Tinha José Piaça onze anos e o padrinho adoece, vai para o hospital e acaba por falecer “tinha um tumor, como se dizia na altura. Um cancro, e não resistiu”. Foi após a morte do padrinho que a madrinha lhe diz “tens que arranjar quarto porque eu vou-me casar com outro senhor”. Assim teve que fazer e “como tinha um senhor de Torres Vedras, que era peixeiro e nosso cliente lá, na barbearia, o Sr Rocha, que quando lhe contei me disse que arranjava casa e trabalho aqui, se eu quizesse ... foi assim que vim para Torres Vedras, ganhar cinco escudos por dia, casa e comida, para trabalhar na barbearia do Sr Miguel que nessa altura existia quase ao lado do cinema”.
Uns anos depois vai morar para o Sarge a acaba por sair dessa barbearia e vai trabalhar um ano para Lisboa, para a Baixa, mas continua a residir em Torres Vedras e faz a viagem todos os dias. Um ano depois, aqule que veio a ser o patrão da barbearia que hoje é sua, o Sr Seia (alentejano), tinha a barbearia no edifício do “Império” acaba por o trazer de volta a Torres Vedras, tinha então dezanove anos de idade.
Por essa altura “já namorava com aquela que veio a ser a minha mulher” e acaba por comprar a casa do Sarge por “um conto e oitocentos”, que era bastante dinheiro nessa altura, mas que foi amealhando, em especial pelos cabelos que cortava fora de horas por lá mesmo, pelo Sarge, pois os homens trabalhavam de “sol a sol” e não tinham tempo para ir ao barbeiro durante o dia.
Ainda estávamos na década de cin-quenta e o seu patrão, o Sr Seia, que já tinha uma certa idade, fica adoentado e convence-o a ficar com a barbearia em que “sempre” o conhecemos e é sua até aos dias de hoje. O Salão Central, do amigo Zé, no centro da cidade.
É por essa altura que começa a ir aos “concursos” em Lisboa, onde aprende muito mais, é convidado a ir também ao Porto, Figueira da Foz e outros locais mas não pode, porque já tinha a barbearia e os clientes e não tinha possibilidade de a deixar “sozinha”.
Cortou o cabelo aos avós, filhos e netos e relembra “sou do tempo em que apareceram os Beatles, os cabelos começaram a deixar-se crescer e muitos clientes iam lá só para os lavar. Foi nesa altura que coloquei a lavagem de cabelo na barbearia. Também se cortava, embora menos, mas começou a fazer-se os penteados e comprei os “ferros” para esticar, retorcer bigodes e assim, outro para fazer ondulados, que nesse tempo ainda se aqueciam no fogareiro até aparecer a eletricidade... Ainda hoje tenho lá esses “ferros” guardados”. Os tempos trazem e levam as modas e “nos anos oitenta voltou a cortar-se mais cabelos “clássicos” que outra coisa”.
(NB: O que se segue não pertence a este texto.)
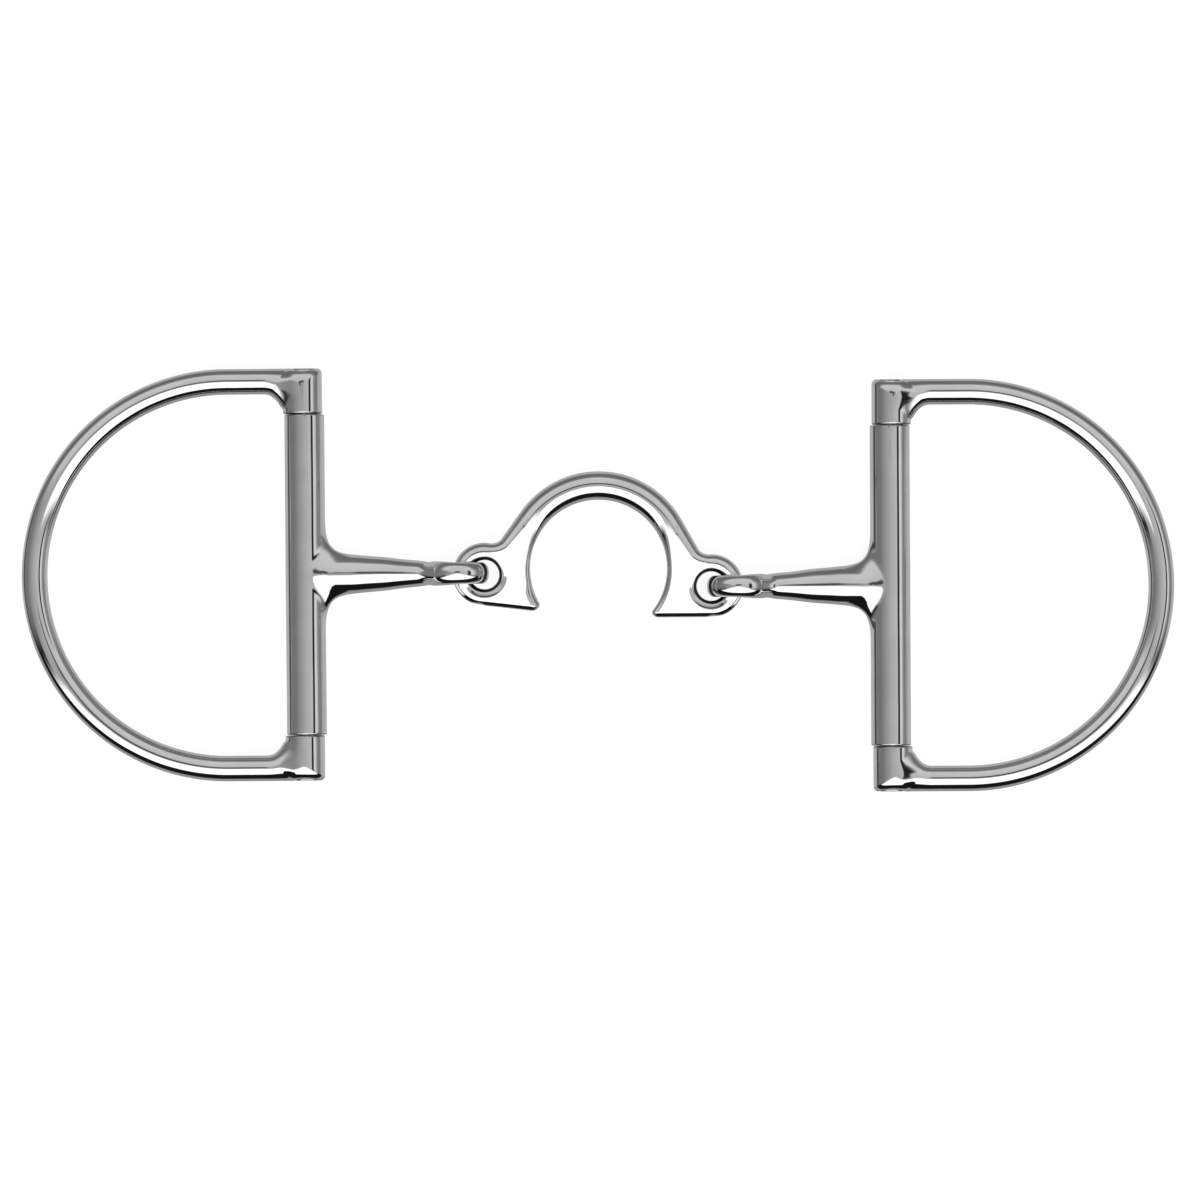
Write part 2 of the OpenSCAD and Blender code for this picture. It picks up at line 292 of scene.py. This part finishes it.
def skin(field, low, high, cell):
    """Points and quads of the surface net where field crosses zero."""
    low = np.array(low, float)
    counts = np.ceil((np.array(high, float) - low) / cell).astype(int) + 1
    axes = [low[k] + cell * np.arange(counts[k]) for k in range(3)]
    grid = field(*np.meshgrid(*axes, indexing="ij", sparse=True))
    grid = np.broadcast_to(grid, counts)
    inside = grid < 0
    total = sum(
        inside[i : i - 1 or None, j : j - 1 or None, k : k - 1 or None].astype(np.int8)
        for i, j, k in CORNERS
    )
    cells = np.argwhere((total > 0) & (total < 8))
    number = np.full(total.shape, -1, np.int64)
    number[tuple(cells.T)] = np.arange(len(cells))
    values = np.stack([grid[tuple((cells + c).T)] for c in CORNERS], axis=1)
    place = np.zeros((len(cells), 3))
    hits = np.zeros(len(cells))
    for a, b in CELL_EDGES:
        va, vb = values[:, a], values[:, b]
        cross = (va < 0) != (vb < 0)
        t = np.where(cross, va / np.where(cross, va - vb, 1), 0)
        place += cross[:, None] * (CORNERS[a] + t[:, None] * (CORNERS[b] - CORNERS[a]))
        hits += cross
    points = low + cell * (cells + place / hits[:, None])
    quads = []
    unit = np.eye(3, dtype=int)
    for axis in range(3):
        lower = np.moveaxis(np.moveaxis(inside, axis, 0)[:-1], 0, axis)
        upper = np.moveaxis(np.moveaxis(inside, axis, 0)[1:], 0, axis)
        at = np.argwhere(lower != upper)
        u, v = unit[(axis + 1) % 3], unit[(axis + 2) % 3]
        around = [number[tuple(p.T)] for p in (at - u - v, at - v, at, at - u)]
        quad = np.stack(around, axis=1)
        outward = lower[tuple(at.T)]
        quad[~outward] = quad[~outward][:, ::-1]
        quads.append(quad)
    return points, np.concatenate(quads)


def slope(field, points, reach=0.02):
    """The field's gradient at points."""
    parts = []
    for axis in range(3):
        step = np.zeros(3)
        step[axis] = reach
        parts.append((field(*(points + step).T) - field(*(points - step).T)) / (2 * reach))
    return np.stack(parts, axis=1)


def settle(field, points, quads, rounds=7):
    """Evens out a net's spacing and lays each point on the surface. Returns points and normals."""
    start = quads.ravel()
    end = np.roll(quads, -1, axis=1).ravel()
    count = np.maximum(np.bincount(start, minlength=len(points)), 1)
    for step in range(rounds):
        n = slope(field, points)
        size = np.maximum((n * n).sum(1), 1e-6)
        if step < rounds - 2:
            mean = np.stack(
                [np.bincount(start, points[end, k], len(points)) / count for k in range(3)], axis=1
            )
            move = mean - points
            move -= n * ((move * n).sum(1) / size)[:, None]
            points = points + 0.6 * move
            n = slope(field, points)
            size = np.maximum((n * n).sum(1), 1e-6)
        points = points - n * np.clip(field(*points.T) / size, -0.2, 0.2)[:, None]
    n = slope(field, points)
    return points, n / np.maximum(np.linalg.norm(n, axis=1), 1e-9)[:, None]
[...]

Independetemente das “modas” confessa-nos que “sempre fui barbeiro, trabalho com gosto e até hoje nunca me cansei. Gosto mesmo da minha profissão”.
Nos últimos anos vem a deparar-se com uma concorrência nova, a dos “barber shop” que diz ser uma coisa diferente “são aqueles cabelos degradé, eles tiram o curso para fazer isso e acabam por não saber fazer mais nada ... é uma moda, uma temporada e tem tendência a passar, como já passaram outras modas ao longo dos anos em que tenho a barbearia”.
Agora, sente que a idade já “começa pesar” e aos oitenta e dois anos diz que “as pernas ao fim do dia já começam a estar cansadas”.
Tem duas filhas e um filho mas nenhum deles seguiu as pisadas do pai seguindo a profissão e sente que “está na altura de dar lugar aos mais novos. Quero descansar um pouco e poder dedicar-me a outras coisas de que também gosto muito, como as coleções que fui fazendo ao longo dos anos. Estou a tentar chegar a acordo com a pessoa que lá está a trabalhar comigo e caso isso aconteça, como espero, será ele o futuro da barbearia, embora eu vá, a pedido dele, continuar a passar muito tempo por lá e a ajudar sempre que necessário”.
Foi “uma vida bem vivida” até aqui, que se espera venha a ter continuação, como barbeiro ou colecionador, tanto faz, mas emprestando sempre uma enorme dedicação a tudo aquilo em que se empenha.